Friday, April 13, 2012

Updated: How Being a Bit Pushy On Friday the 13th Got Me a Job

Update/Followup: This job did not last long, but I think the message in the original post is still valid. Although the employer misrepresented himself to me (in my opinion), you should not be afraid to be politely assertive. 

The job did not work out. I was promised $247 per week for training. When I interviewed, everyone in the office was wearing jeans and t-shirts on a busy weekday. When I showed up for my first day of work, I was dressed in jeans and t-shirt to fit in with my new coworkers. Again, they were all in jeans and t-shirts. After a couple of hours, the boss told me I need to wear a jacket and tie. "But everyone is wearing jeans and t-shirts," I said. "Well," he said to me, "we're business casual here." Later that day, he told me I could work from home and he would send me a check for the "day and a half that you were trained." Crazy, right? Needless to say, I went home and no longer consider myself to be associated with that company. Crazy. Here's the original post, which I wrote and published before I found out that my new employer is (in my opinion) a lunatic.

Never give up!
April 13, 2012 - After a very long stint of unemployment, I was just told that I could start work tomorrow. I interviewed for the job on Wednesday. The company is a small real estate company on Chicago's North Side, easy to get to for me by bus.

I was initially told that the interview would last 30 minutes at most. However, moments after sitting down with the manager, a small crisis interrupted our conversation. One of the staff did something incorrectly and needed the boss's help. This unexpected situation might have caused many people in my position to become uncomfortable, but to be honest I enjoyed it.

The tense moments for the boss and the employee provide me with a first-hand glimpse of the company's culture. Most interviews, of course, are controlled and quiet. Not this one.

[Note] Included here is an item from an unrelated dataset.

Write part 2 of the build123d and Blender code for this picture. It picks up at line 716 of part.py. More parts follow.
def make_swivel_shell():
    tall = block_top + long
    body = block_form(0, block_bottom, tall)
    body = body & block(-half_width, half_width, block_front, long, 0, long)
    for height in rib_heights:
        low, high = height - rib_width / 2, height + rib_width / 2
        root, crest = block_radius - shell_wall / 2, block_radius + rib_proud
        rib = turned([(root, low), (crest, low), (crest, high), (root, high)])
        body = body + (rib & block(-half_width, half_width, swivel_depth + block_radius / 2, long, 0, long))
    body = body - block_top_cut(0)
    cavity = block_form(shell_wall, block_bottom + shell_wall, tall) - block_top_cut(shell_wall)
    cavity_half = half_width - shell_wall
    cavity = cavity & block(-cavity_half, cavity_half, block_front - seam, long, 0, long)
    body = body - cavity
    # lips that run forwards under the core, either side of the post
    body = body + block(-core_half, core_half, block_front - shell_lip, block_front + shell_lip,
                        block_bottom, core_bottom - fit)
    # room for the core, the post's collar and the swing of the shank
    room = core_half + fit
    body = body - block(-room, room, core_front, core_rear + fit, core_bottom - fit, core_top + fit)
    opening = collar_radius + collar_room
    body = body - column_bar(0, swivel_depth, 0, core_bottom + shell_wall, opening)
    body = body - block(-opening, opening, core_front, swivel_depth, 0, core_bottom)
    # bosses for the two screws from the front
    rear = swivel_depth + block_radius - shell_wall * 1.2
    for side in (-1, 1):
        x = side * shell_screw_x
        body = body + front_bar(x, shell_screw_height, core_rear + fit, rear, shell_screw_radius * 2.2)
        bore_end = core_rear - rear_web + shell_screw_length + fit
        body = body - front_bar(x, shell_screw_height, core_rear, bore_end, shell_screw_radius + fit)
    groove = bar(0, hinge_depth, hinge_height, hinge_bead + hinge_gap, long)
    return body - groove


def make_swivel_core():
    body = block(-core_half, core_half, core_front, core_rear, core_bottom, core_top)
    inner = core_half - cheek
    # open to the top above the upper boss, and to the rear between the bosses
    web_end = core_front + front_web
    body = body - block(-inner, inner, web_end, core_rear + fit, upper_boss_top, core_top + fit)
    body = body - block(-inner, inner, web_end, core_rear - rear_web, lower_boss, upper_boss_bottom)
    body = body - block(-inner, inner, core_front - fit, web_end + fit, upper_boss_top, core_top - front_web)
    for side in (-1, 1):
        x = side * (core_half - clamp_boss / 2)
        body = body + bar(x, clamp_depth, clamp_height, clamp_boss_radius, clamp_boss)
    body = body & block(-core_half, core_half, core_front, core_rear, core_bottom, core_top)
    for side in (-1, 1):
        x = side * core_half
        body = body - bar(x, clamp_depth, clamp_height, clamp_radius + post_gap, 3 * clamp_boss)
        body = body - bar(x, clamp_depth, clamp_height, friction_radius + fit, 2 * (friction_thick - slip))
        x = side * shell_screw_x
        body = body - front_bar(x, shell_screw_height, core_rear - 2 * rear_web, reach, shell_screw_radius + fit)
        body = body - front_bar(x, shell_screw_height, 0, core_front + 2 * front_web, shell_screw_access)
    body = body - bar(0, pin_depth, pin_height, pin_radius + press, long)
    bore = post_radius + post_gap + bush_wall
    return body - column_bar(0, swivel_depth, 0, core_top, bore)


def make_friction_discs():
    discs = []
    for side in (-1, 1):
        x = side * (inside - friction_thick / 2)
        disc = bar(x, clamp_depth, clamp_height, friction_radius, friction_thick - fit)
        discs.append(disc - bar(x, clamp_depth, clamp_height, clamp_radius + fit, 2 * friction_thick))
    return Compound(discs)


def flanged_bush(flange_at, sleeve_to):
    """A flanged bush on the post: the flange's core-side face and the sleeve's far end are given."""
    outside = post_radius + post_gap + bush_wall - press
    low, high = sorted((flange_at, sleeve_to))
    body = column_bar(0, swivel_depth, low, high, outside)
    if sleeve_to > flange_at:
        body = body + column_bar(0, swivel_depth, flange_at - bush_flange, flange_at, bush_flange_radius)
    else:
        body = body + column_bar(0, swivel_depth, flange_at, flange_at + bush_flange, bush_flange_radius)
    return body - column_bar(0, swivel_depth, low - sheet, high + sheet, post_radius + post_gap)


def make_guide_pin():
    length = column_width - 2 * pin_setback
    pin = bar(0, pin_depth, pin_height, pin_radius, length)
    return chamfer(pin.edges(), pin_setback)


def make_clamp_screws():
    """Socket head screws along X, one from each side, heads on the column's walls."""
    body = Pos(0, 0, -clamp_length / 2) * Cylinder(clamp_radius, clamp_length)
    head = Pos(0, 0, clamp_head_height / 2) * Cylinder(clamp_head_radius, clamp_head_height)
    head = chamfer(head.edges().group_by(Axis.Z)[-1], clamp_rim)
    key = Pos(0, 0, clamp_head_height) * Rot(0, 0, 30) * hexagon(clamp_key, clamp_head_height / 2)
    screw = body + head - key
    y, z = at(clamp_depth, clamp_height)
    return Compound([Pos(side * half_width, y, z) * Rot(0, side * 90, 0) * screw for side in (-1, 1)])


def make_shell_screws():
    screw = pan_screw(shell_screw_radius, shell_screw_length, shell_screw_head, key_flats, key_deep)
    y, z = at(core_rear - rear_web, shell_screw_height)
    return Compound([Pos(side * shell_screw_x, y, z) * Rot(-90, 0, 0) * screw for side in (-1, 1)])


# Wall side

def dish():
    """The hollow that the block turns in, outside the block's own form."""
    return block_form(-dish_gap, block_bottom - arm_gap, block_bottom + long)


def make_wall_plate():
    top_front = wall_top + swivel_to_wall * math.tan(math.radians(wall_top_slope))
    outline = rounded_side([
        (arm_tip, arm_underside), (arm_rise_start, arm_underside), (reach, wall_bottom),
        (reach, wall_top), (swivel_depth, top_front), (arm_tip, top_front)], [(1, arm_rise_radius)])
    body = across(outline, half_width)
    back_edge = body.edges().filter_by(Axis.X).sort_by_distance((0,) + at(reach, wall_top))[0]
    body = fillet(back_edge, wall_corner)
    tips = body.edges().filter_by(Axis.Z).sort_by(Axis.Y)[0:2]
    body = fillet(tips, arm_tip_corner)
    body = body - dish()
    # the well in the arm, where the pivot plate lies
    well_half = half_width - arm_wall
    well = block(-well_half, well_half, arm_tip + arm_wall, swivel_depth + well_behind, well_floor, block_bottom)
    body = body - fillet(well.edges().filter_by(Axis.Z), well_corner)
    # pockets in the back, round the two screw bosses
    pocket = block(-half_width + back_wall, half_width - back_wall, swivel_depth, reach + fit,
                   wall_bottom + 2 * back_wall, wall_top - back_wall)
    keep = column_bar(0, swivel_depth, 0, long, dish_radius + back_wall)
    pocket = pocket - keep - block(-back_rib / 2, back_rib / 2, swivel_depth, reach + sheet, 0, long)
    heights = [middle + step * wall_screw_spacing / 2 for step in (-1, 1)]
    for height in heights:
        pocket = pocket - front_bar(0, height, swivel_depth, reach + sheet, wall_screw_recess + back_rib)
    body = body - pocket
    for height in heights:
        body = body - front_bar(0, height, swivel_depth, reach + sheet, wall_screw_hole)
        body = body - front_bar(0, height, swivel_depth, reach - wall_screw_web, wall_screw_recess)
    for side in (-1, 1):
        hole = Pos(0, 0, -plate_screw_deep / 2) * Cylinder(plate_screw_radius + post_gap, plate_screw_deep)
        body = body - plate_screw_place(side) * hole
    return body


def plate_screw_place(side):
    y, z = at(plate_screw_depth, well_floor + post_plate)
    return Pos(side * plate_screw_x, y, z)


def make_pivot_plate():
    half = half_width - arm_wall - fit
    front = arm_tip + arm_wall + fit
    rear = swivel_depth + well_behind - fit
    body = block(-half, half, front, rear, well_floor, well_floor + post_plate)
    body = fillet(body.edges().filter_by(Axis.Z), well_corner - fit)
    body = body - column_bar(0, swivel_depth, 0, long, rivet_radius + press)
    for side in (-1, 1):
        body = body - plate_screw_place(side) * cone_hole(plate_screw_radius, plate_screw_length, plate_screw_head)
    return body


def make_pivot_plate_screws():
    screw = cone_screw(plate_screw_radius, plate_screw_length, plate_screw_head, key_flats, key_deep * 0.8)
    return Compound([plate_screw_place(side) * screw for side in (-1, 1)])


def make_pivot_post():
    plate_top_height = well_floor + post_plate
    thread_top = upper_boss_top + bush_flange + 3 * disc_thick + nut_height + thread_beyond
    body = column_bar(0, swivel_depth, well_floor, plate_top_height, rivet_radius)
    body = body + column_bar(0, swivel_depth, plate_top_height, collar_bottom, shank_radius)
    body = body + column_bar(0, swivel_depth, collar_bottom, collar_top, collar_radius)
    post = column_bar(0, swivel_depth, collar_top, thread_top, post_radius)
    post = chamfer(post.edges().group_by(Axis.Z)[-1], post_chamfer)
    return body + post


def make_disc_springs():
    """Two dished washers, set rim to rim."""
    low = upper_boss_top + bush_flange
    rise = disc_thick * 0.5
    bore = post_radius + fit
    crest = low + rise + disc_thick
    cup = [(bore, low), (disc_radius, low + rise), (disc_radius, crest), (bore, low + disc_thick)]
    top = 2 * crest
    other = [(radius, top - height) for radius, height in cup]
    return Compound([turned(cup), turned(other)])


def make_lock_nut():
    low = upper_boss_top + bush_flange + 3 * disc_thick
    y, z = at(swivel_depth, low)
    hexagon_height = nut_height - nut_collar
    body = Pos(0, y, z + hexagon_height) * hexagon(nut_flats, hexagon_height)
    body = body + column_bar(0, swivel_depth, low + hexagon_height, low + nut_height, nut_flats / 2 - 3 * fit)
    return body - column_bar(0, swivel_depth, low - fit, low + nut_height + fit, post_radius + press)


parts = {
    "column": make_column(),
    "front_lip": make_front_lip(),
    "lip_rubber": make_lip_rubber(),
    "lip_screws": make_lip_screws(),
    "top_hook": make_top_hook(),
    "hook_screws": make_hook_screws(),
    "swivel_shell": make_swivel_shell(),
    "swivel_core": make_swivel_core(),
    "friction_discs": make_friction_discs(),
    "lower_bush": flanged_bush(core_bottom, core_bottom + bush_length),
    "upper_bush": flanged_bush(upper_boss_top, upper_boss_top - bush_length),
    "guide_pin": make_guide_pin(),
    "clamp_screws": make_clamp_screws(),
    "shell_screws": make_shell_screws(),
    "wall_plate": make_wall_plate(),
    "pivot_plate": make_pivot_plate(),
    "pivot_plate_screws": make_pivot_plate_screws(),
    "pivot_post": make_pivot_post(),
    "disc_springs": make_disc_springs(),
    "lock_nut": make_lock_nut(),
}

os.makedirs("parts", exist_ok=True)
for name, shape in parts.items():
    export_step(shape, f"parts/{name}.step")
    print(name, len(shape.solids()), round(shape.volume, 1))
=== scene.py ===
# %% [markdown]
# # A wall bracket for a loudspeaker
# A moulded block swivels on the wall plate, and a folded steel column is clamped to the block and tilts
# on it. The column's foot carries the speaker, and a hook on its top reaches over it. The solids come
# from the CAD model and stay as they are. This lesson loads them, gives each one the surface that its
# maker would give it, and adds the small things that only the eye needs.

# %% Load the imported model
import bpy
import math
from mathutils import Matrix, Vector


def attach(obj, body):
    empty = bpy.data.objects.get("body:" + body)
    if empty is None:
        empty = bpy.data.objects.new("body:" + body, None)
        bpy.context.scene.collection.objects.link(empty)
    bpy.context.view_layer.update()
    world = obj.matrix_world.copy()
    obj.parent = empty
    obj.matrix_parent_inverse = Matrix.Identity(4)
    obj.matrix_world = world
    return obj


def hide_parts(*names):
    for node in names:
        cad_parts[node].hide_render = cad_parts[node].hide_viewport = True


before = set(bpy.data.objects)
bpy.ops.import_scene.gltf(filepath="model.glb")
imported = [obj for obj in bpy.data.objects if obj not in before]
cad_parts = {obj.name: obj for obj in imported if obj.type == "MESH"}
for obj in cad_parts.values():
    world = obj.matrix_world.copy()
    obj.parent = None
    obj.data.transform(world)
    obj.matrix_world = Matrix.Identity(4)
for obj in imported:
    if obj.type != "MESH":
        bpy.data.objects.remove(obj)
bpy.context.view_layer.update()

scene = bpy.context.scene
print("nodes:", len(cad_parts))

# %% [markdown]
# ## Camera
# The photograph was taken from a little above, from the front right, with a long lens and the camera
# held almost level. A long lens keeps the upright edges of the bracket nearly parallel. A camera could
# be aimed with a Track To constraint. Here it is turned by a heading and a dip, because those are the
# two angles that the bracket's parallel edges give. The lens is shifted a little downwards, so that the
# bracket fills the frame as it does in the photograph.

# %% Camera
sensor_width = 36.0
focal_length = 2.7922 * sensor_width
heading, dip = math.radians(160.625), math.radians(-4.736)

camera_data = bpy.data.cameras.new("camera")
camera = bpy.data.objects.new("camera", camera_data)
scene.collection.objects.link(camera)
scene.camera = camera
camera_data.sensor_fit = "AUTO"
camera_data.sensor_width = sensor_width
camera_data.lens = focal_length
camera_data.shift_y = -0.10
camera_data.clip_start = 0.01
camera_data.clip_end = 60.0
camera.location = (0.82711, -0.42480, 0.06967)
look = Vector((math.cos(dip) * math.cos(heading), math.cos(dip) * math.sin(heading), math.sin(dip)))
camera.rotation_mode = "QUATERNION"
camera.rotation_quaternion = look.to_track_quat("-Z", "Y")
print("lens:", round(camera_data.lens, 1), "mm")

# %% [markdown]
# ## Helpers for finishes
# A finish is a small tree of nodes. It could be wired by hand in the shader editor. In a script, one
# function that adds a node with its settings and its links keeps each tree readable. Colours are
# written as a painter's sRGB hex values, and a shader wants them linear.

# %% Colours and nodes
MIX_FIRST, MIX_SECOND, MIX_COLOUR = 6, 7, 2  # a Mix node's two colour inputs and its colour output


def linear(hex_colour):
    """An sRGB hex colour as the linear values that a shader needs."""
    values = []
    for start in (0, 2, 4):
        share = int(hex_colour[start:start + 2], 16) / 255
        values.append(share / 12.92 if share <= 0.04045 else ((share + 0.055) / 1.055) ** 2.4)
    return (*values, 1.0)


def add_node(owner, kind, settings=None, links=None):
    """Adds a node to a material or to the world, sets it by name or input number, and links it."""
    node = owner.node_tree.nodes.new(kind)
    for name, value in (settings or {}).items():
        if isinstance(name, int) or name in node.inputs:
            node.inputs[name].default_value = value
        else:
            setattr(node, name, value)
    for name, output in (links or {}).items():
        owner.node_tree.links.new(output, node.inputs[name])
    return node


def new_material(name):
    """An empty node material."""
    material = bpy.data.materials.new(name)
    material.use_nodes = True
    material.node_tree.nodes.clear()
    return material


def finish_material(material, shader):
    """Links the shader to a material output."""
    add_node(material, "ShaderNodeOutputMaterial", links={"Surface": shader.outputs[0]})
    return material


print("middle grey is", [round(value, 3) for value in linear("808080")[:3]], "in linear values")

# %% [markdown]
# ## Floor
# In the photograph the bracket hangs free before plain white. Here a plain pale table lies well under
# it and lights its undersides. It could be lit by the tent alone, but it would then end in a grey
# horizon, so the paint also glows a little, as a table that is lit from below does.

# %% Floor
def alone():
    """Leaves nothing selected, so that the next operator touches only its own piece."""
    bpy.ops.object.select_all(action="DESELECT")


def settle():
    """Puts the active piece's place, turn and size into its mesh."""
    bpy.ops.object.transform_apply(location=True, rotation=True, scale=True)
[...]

For me, it was great to see how the boss, who I will call "Bob," reacted to an employee's screw up. He was gracious and kind, and helped her with patience. "That's the kind of guy I want to work with," I thought, sitting there patiently.

My patience during all of this made a good impression on Bob, and he said so. I went into the interview resolved to be myself, which I was, not pretending to be something or someone that I am not (being a fake always comes back to bite you). Many of the jobs I've had in the past help me bring related skills and knowledge to this one, so I felt confident as I sat in the hot seat.

A fascinating photo of my
right hand on a keyboard
I left their offices feeling good about the interview, but one never really knows. Perhaps, I thought, the next person he interviews might be so impressive that Bob could forget about me. There would still be a second interview to pass, I was told, and so I was on pins and needles until 5:15 this afternoon... when Bob phoned me.

By the end of the interview, he was all but saying that I was hired - but stopped short of actually offering me the job. Late this afternoon, the suspense was killing me. I would have gone crazy over the weekend not knowing. So, I decided to break one of the rules of interviewing: I phoned to ask whether I would be called in for a second interview. I left a message with the receptionist, and Bob returned my call half an hour later.

What I said to Bob was, to sum it up, was that I had several freelance writing opportunities and that I was just hoping to find out if I would get that second interview, so that I could know whether or not to take the writing gigs.

"Would you rather do the freelance stuff or this?" Bob asked.

"I'd rather work with you guys," I said, "I would do the freelance jobs only if there was nothing else for me."

"Well," he said, "as I told you, I'm sure you could do this job and your personality would fit in here." Then he dropped the bomb on me. "Can you start tomorrow at 10 a.m.?"

I thanked him profusely and said yes, then thanked him some more. I realized I was gushing like a school girl who was just asked to the prom, so I bit my lip.

"See you tomorrow," he said. Wow. That simple.

The lessons from this, I think, are this: Be yourself in an interview. Stay calm under pressure, and if the interview is interrupted you should calmly and silently observe it. Finally, don't be afraid to follow up with an email or phone call to say that you are still very interested in working for the company you interviewed with. I would say that this should be used carefully, since appearing to be pushy could blow whatever chance you might have had. However, I gauged Bob's personality to be the type that would understand my eagerness, which he did.

If you are job hunting, I wish you the best in your quest.